The construction of Constitution Place was marked by ceremony attended by the ACT Chief Minister Andrew Barr in early December and the closure of a car park on the site on 6 January.
The breaking of ground on Constitution Place follows the controversial announcement in late 2018 by the federal government that it had sold four sites within Canberra’s Parliamentary Triangle to private developers for $122.5 million, marking the most significant sale of government land in the historic precinct to date.
The Parliamentary Triangle, marked out by Commonwealth, Kings and Constitution Avenues, forms an integral part of Walter Burley Griffin and Marion Mahony Griffin’s plan for Canberra.

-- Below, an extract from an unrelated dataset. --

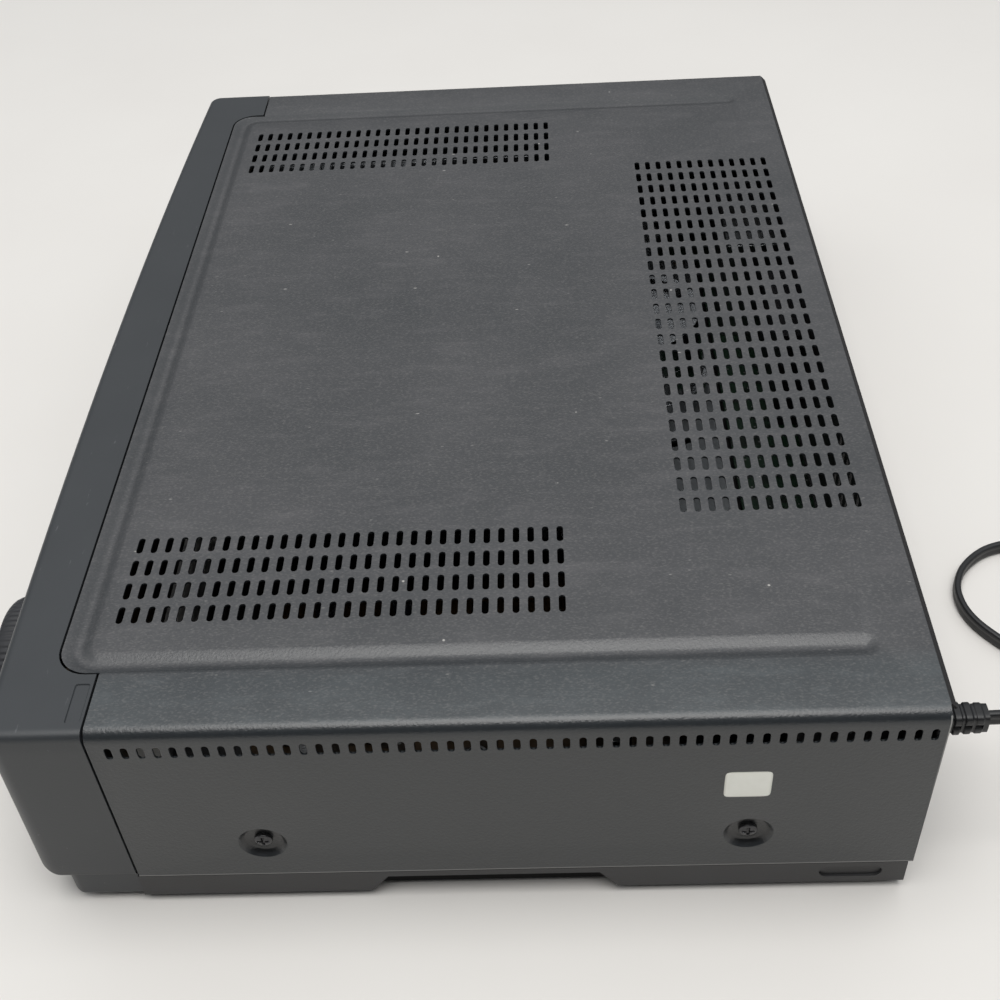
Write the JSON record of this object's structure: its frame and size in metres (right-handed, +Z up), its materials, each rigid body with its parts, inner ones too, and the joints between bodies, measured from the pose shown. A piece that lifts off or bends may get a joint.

Along with Parliament House by Mitchell Giurgola and Thorp (1988) and Old Parliament House, many of Australia’s most significant public buildings stand in the small area, including the High Court of Australia and the National Gallery of Australia by Edwards Madigan Torzillo and Briggs and the National Library of Australia by Walter Bunning.
The sale clears the way for the demolition of Anzac Park East (APE) and Anzac Park West (APW), the two “sentinel-like” towers that have framed views of the parliament across Lake Burley Griffin for more than 50 years.
Editor’s note (9/1/18): This article originally misidentified the chief minister of the ACT as Stephen Byron. Stephen Byron belongs to the Capital Property Group. This error has been amended.